93 K2500 Suburban 5.7 - stalls at idle

I just finished replacing the fuel pump (it was delivering only 4lbs) and it now is giving me a consistent 10lbs of pressure, and now at cruising I have no performance problems. I also replaced the cat and
the muffler with a straight pipe and muffler, and am awaiting a tailpipe I ordered to put on later this week. O2 sensor a foot ahead of the location of the cat is new-ish.
So now that some of the other problems have been corrected with the fuel pump, I'm getting a clearer picture of the remaining problem(s). When I first start it up cold without pressing the pedal, it starts quickly, but runs rough. After about 10-15 seconds, it smooths out and runs better - not perfect, but fairly good. I have the feeling it is running rich though. Lots of smoke from the exhaust initially until it warms up, heavy fuel smell. And it seems to run fine down the street. Then, when you stop at a light, the idle is okay for a moment, but then it often will quickly stumble and stall unless you juice the gas a little while it idles. This seems to happen when warm or cold.

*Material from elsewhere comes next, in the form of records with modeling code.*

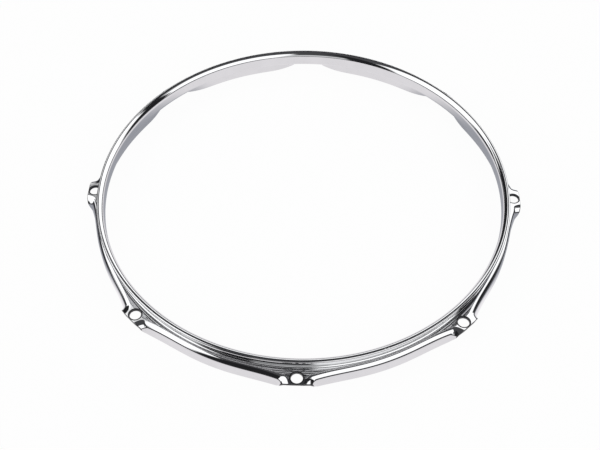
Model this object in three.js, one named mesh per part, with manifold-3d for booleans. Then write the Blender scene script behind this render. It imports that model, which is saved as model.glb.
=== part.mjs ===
// Pressed steel drum hoop for a 14 inch drum head, of the triple-flanged kind with eight ears.
// One strip of sheet steel is rolled to a ring, butt welded, pressed to its section and chrome plated.
// The section has three flanges: a lip that rolls outward at the top, a flat shoulder that turns outward
// below the wall, and a skirt that folds down from the shoulder between the ears.
// Towards each ear the skirt's fold line sweeps outward, then hooks straight out to the strip's edge, so
// that the sheet stays flat there and takes the hole of a tension rod. The fold runs on round the ear's
// sides, and the skirt's lower edge climbs to meet them.
// Lengths are in millimetres and angles in radians. +Z points up to the lip, the hoop's axis is the
// Z axis, Z = 0 is the plane that the skirts stand on, and one ear points along -Y.

import * as THREE from 'three';
import { mergeVertices } from 'three/addons/utils/BufferGeometryUtils.js';
import Module from 'manifold-3d';

// Sizes of the strip and its section. Bend radii are those of the outer side of each bend,
// but the shoulder's is that of the hollow between the wall and the shoulder
const sheetThickness = 2.3;
const hoopHeight = 27.2;
const openingRadius = 179.7;
const lipWidth = 6.3;
const lipBendRadius = 5.3;
const shoulderDrop = 13.1;
const shoulderBendRadius = 1.85;
const foldRadius = 5.1;
const skirtStandoff = 9.3;

// Sizes of the ears. Half widths are measured from an ear's middle, round the circle of the rods.
// Along an ear's sides the fold's bend is drawn out wider than it is deep
const earCount = 8;
const earReach = 8.95;
const earFlatHalfWidth = 5.3;
const earSideFoldRadius = 7.2;
const earCornerInset = 1.1;
const sweepReach = 6.55;
const sweepLength = 68;
const sweepPower = 4;
const hookLength = 4.8;
const hookPower = 3;
const skirtEndHalfWidth = 12;
const skirtEndClimb = 2.8;
const rodHoleInset = 6.05;
const rodHoleDiameter = 9.6;
const cutOverrun = 2;

// Sizes of the weld. Its crown stands proud only on the inside of the wall: elsewhere it is ground flush
const weldWidth = 3;
const weldCrown = 0.25;

// Facets
const lipBendSteps = 3;
const shoulderBendSteps = 2;
const foldSteps = 4;
const bandParts = foldSteps + 2;
const earSteps = 4;
const skirtEndSteps = 3;
const sweepSteps = 5;
const sweepSpreadPower = 1.55;
const holeSides = 28;
const searchSteps = 30;
const slopeProbeShare = 0.03;

const quarterTurn = Math.PI / 2;
const earPitch = 2 * Math.PI / earCount;
const frontAngle = -quarterTurn;
const weldAngle = frontAngle + earPitch / 2;
const halfSheet = sheetThickness / 2;
const lipOuterRadius = openingRadius + lipWidth;
const skirtOuterRadius = openingRadius + skirtStandoff;
const earTipRadius = skirtOuterRadius + earReach;
const rodCircleRadius = earTipRadius - rodHoleInset;

// The sheet's middle surface, from which each face lies half a thickness away.
// Depths are measured down from the lip's top
const wallRadius = openingRadius + halfSheet;
const lipMiddleBend = lipBendRadius - halfSheet;
const shoulderMiddleBend = shoulderBendRadius + halfSheet;
const foldMiddleBend = foldRadius - halfSheet;
const earSideMiddleBend = earSideFoldRadius - halfSheet;
const bandStartRadius = wallRadius + shoulderMiddleBend;
const bandDepth = shoulderDrop + halfSheet;
const foldStartRadius = skirtOuterRadius - foldRadius;

const skirtDrop = hoopHeight - bandDepth - foldMiddleBend;
const hookReach = earTipRadius - foldStartRadius - sweepReach;

const halfWeldTurn = weldWidth / 2 / rodCircleRadius;
const slopeProbe = halfWeldTurn * slopeProbeShare;

const wasm = await Module();
wasm.setup();

// How far round from the middle of the nearest ear an angle lies
function besideEar(angle) {
  const turned = angle - frontAngle;
  return Math.abs(turned - Math.round(turned / earPitch) * earPitch) * rodCircleRadius;
}

// Falls from 1 at the edge of an ear's flat to 0 a length farther round, and rises above 1 inside the ear
function falloff(beside, length, power) {
  return Math.pow(Math.max(1 - (beside - earFlatHalfWidth) / length, 0), power);
}

// Radius at which the sheet has turned down by an angle. The fold line is its place without a turn.
// The bend shifts its sweep outward, and its hook both outward and away from the ear
function bendRadiusAt(beside, turn) {
  const hooked = beside - earSideMiddleBend * Math.sin(turn);
  return foldStartRadius + foldMiddleBend * Math.sin(turn)
    + sweepReach * falloff(beside, sweepLength, sweepPower) + hookReach * falloff(hooked, hookLength, hookPower);
}

function bendDepth(turn) {
  return foldMiddleBend * (1 - Math.cos(turn));
}

// Largest turn for which a rising measure stays within a limit
function turnWithin(measure, limit) {
  let low = 0;
  let high = quarterTurn;
  for (let step = 0; step < searchSteps; step++) {
    const turn = (low + high) / 2;
    if (measure(turn) < limit) {
      low = turn;
    } else {
      high = turn;
    }
  }
  return low;
}

// Points of the band's middle surface, which is the sheet outside the shoulder's bend: flat to the fold,
// round the fold, then straight down. Places on it are measured along the steps out and down to them.
// It ends at the ear's tip or sides, or else at the skirt's lower edge
function bandAt(angle) {
  const beside = besideEar(angle);
  const along = (turn) => bendRadiusAt(beside, turn) - bandStartRadius + bendDepth(turn);
  const cornerShare = Math.max(beside - earFlatHalfWidth, 0) / (skirtEndHalfWidth - earFlatHalfWidth);
  const tipRadius = earTipRadius - earCornerInset * Math.pow(Math.min(cornerShare, 1), 2);
  const climbShare = Math.min(Math.max(1 - (beside - skirtEndHalfWidth) / skirtEndClimb, 0), 1);
  let edge = along(quarterTurn) + skirtDrop * (1 - Math.pow(climbShare, 2));
  if (bendRadiusAt(beside, quarterTurn) > tipRadius) {
    const last = turnWithin((turn) => bendRadiusAt(beside, turn), tipRadius);
    edge = tipRadius - bandStartRadius + bendDepth(last);
  }
  const points = [];
  for (let part = 1; part <= bandParts; part++) {
    const folded = along(Math.min(part - 1, foldSteps) * quarterTurn / foldSteps);
    const place = part < bandParts ? Math.min(folded, edge * part / bandParts) : edge;
    const turn = turnWithin(along, place);
    points.push(new THREE.Vector2(
      turn > 0 ? bendRadiusAt(beside, turn) : bandStartRadius + place,
      bandDepth + bendDepth(turn) + Math.max(place - along(quarterTurn), 0),
    ));
  }
  return points;
}

// Middle line of the section at an angle, as radius and depth, from the lip's edge to the strip's edge
function sectionAt(angle) {
  const points = [new THREE.Vector2(lipOuterRadius, halfSheet)];
  for (let step = 0; step <= lipBendSteps; step++) {
    const turn = quarterTurn * step / lipBendSteps;
    points.push(new THREE.Vector2(
      wallRadius + lipMiddleBend * (1 - Math.sin(turn)),
      halfSheet + lipMiddleBend * (1 - Math.cos(turn)),
    ));
  }
  for (let step = 0; step <= shoulderBendSteps; step++) {
    const turn = quarterTurn * step / shoulderBendSteps;
    points.push(new THREE.Vector2(
      wallRadius + shoulderMiddleBend * (1 - Math.cos(turn)),
      bandDepth - shoulderMiddleBend * (1 - Math.sin(turn)),
    ));
  }
  return points.concat(bandAt(angle));
}

// The same line in space
function middleLine(angle) {
  return sectionAt(angle).map(({ x: radius, y: depth }) =>
    new THREE.Vector3(radius * Math.cos(angle), radius * Math.sin(angle), hoopHeight - depth));
}

// Both faces of the sheet at an angle. The inner face holds the opening, the lip's top and the underside
// of the band. Corners of the line are mitred, so that the flats beside them keep the sheet's thickness
function facesAt(angle) {
  const line = middleLine(angle);
  const before = middleLine(angle - slopeProbe);
  const after = middleLine(angle + slopeProbe);
  const inner = [];
  const outer = [];
  line.forEach((point, index) => {
    const arriving = point.clone().sub(line[Math.max(index - 1, 0)]).normalize();
    const leaving = line[Math.min(index + 1, line.length - 1)].clone().sub(point).normalize();
    const along = arriving.clone().add(leaving).normalize();
    const across = after[index].clone().sub(before[index]);
    const normal = across.cross(along).normalize();
    const reach = halfSheet / along.dot(index > 0 ? arriving : leaving);
    inner.push(point.clone().addScaledVector(normal, reach));
    outer.push(point.clone().addScaledVector(normal, -reach));
  });
  return { inner, outer };
}

// A closed body through the sheet's faces at each angle, capped at its two ends. Each patch is split
// along its shorter diagonal, so that both sides of an ear turn out alike
function sheetBody(faces) {
  const count = faces[0].inner.length;
  const loops = faces.map(({ inner, outer }) => inner.concat(outer.toReversed()));
  const size = loops[0].length;
  const points = loops.flat();
  const indices = [];
  const addPatch = (a, b, c, d) => {
    if (points[a].distanceTo(points[c]) < points[b].distanceTo(points[d])) {
      indices.push(a, b, c, a, c, d);
    } else {
      indices.push(a, b, d, b, c, d);
    }
  };
  for (let start = 0; start < points.length - size; start += size) {
    for (let j = 0; j < size; j++) {
      const k = (j + 1) % size;
      addPatch(start + j, start + size + j, start + size + k, start + k);
    }
  }
  const last = points.length - size;
  for (let j = 0; j < count - 1; j++) {
    const across = size - 1 - j;
    addPatch(j, j + 1, across - 1, across);
    addPatch(last + across, last + across - 1, last + j + 1, last + j);
  }
  const geometry = new THREE.BufferGeometry();
  geometry.setAttribute('position', new THREE.Float32BufferAttribute(points.flatMap((p) => p.toArray()), 3));
  geometry.setIndex(indices);
  return geometry;
}

function toSolid(geometry) {
  const bare = geometry.clone();
  bare.deleteAttribute('normal');
  bare.deleteAttribute('uv');
  const merged = mergeVertices(bare);
  const triVerts = new Uint32Array(merged.index.array);
  return new wasm.Manifold(new wasm.Mesh({
    numProp: 3,
    vertProperties: merged.attributes.position.array,
    triVerts,
  }));
}

function toGeometry(solid) {
  const mesh = solid.getMesh();
  const geometry = new THREE.BufferGeometry();
  geometry.setAttribute('position', new THREE.BufferAttribute(mesh.vertProperties, 3));
  geometry.setIndex(new THREE.BufferAttribute(mesh.triVerts, 1));
  return geometry;
}

// Turns from an ear's middle to the sections on one side of it: ever closer from its flat's edge to its
// corner, evenly spaced to where the skirt has its full height, then ever wider
function turnsFromEar() {
  const skirtFull = skirtEndHalfWidth + skirtEndClimb;
  const halfPitch = earPitch / 2 * rodCircleRadius;
  const places = [];
  for (let step = 0; step < earSteps; step++) {
    const share = Math.sin(quarterTurn * step / earSteps);
    places.push(earFlatHalfWidth + (skirtEndHalfWidth - earFlatHalfWidth) * share);
  }
  for (let step = 0; step < skirtEndSteps; step++) {
    places.push(skirtEndHalfWidth + skirtEndClimb * step / skirtEndSteps);
  }
  for (let step = 0; step <= sweepSteps; step++) {
    places.push(skirtFull + (halfPitch - skirtFull) * Math.pow(step / sweepSteps, sweepSpreadPower));
  }
  return places.map((place) => place / rodCircleRadius);
}

// Angles of the strip's sections from one side of the weld round to the other
function stripAngles() {
  const turns = turnsFromEar();
  const angles = [];
  for (let ear = 1; ear <= earCount; ear++) {
    const middle = frontAngle + ear * earPitch;
    angles.push(...turns.map((turn) => middle - turn).reverse());
    angles.push(...turns.slice(0, -1).map((turn) => middle + turn));
  }
  angles[0] = weldAngle + halfWeldTurn;
  angles.push(weldAngle - halfWeldTurn + 2 * Math.PI);
  return angles;
}

// A hole for a tension rod through each ear
function cutRodHoles(strip) {
  const depth = sheetThickness + 2 * cutOverrun;
  const cutter = new THREE.CylinderGeometry(rodHoleDiameter / 2, rodHoleDiameter / 2, depth, holeSides);
  cutter.rotateX(quarterTurn);
  cutter.translate(rodCircleRadius, 0, hoopHeight - bandDepth);
  let cut = strip;
  for (let ear = 0; ear < earCount; ear++) {
    const turned = cutter.clone().rotateZ(frontAngle + ear * earPitch);
    cut = cut.subtract(toSolid(turned));
  }
  return cut;
}

function makeStrip() {
  const strip = toSolid(sheetBody(stripAngles().map(facesAt)));
  const plated = new THREE.MeshStandardMaterial({ color: 0xd9dbde, roughness: 0.08, metalness: 1 });
  const mesh = new THREE.Mesh(toGeometry(cutRodHoles(strip)), plated);
  mesh.name = 'hoop_strip';
  return mesh;
}

// The weld bead fills the gap between the strip's ends. Its middle is raised on the inside of the wall
function makeWeld() {
  const ends = [weldAngle - halfWeldTurn, weldAngle + halfWeldTurn].map(facesAt);
  const middle = facesAt(weldAngle);
  const wallTop = lipBendSteps + 1;
  const inward = new THREE.Vector3(-Math.cos(weldAngle), -Math.sin(weldAngle), 0);
  for (const point of middle.inner.slice(wallTop, wallTop + 2)) {
    point.addScaledVector(inward, weldCrown);
  }
  const plated = new THREE.MeshStandardMaterial({ color: 0xcfd2d6, roughness: 0.16, metalness: 1 });
  const mesh = new THREE.Mesh(sheetBody([ends[0], middle, ends[1]]), plated);
  mesh.name = 'seam_weld';
  return mesh;
}

const hoop = new THREE.Group();
hoop.add(makeStrip(), makeWeld());

export default hoop;
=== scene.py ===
# Looks of a chrome plated drum hoop with eight ears, on a plain white floor in a small photo studio.
# The pressed steel strip and its weld are made again with a fine surface and rounded edges. They have the
# sizes of the solids that they stand for, but beside the ears the skirts rise and lean outward gently.
# Lengths are in metres, and angles in radians where nothing else is said. +Z points up to the lip and one
# ear points along -Y. Azimuths are turned from -Y, where the camera stands, and grow towards +X.

import math

import bpy
import numpy as np
from mathutils import Matrix, Vector


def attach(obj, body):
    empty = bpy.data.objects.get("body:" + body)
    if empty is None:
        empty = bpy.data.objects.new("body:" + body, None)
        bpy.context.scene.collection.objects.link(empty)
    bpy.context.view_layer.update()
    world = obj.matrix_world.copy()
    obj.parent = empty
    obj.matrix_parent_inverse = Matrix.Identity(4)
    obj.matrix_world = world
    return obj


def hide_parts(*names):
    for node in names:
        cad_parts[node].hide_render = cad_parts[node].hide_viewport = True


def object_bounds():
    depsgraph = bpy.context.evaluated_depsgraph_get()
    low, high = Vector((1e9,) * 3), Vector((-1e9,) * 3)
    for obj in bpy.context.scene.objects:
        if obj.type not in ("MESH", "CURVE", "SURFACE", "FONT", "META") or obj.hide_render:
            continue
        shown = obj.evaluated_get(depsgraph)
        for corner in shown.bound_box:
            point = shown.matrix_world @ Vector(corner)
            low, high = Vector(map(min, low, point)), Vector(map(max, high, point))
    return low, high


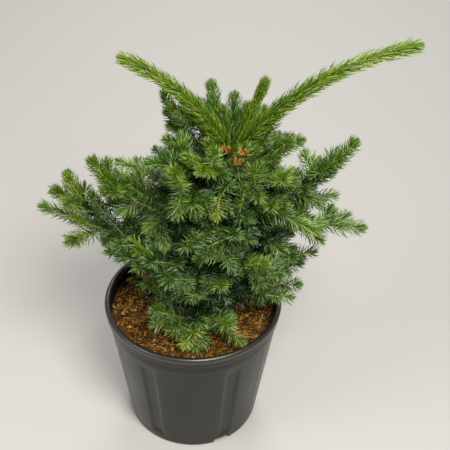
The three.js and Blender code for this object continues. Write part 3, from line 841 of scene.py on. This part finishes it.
def makeScales():
    strands = Strands()

    def addScales(path, size, lean, tint, keep=1.0):
        strands.add(np.array(path), size=size, lean=np.radians(lean), keep=keep, tint=tint)

    for name in trunkSprays:  # a collar at each foot
        run = masses[name].runs[0]
        for foot in collar.feet:
            ends = [placeOn(run, reach / run.length) for reach in (foot, foot + collar.length)]
            addScales(ends, collar.size, collar.lean, collar.tint)
    foot, tip = placeOn(trunkRun, crownBud.foot), placeOn(trunkRun, 1)
    for turn, lean in enumerate(crownBud.leans):
        addScales((foot, tip + (0, 0, turn)), crownBud.size, lean, crownBud.tint)
    for stub in budStubs:
        for i in range(cluster.count):
            out = np.array((cos(cluster.turn * i), sin(cluster.turn * i), 0)) + cluster.shift
            foot = placeOn(stub, 1) + cluster.spread * out - np.array(cluster.drop) * i
            tip = foot + cluster.reach * out + cluster.rise
            addScales((foot, tip), cluster.size, cluster.lean, cluster.tints[0] + cluster.tints[1] * i, cluster.keep)
    for spot, heading, form in scars:
        reach = woodForms[form][2]
        if reach:
            path = [spot + heading * reach * (share - 0.5) for share in (0, 0.5, 1)]
            addScales(path, scar.size, scar.lean, scar.tint)
    tree = needleTree("bud scales", scaleForm, plainMaterials("scale_", scaleColours, 0.6))
    strands.piece("bud_scales", tree, "bark")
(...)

After it is started and right as the idle smooths out somewhat, the check-engine light comes on. The code it is throwing is a 33 which my book says "Mass air flow (MAF) sensor - signal voltage or frequency is high during engine idle. OR Manifold absolute pressure (MAP) sensor - signal voltage is high during engine idle. (Note: Engine mis-fire or unstable idle may cause this code.)"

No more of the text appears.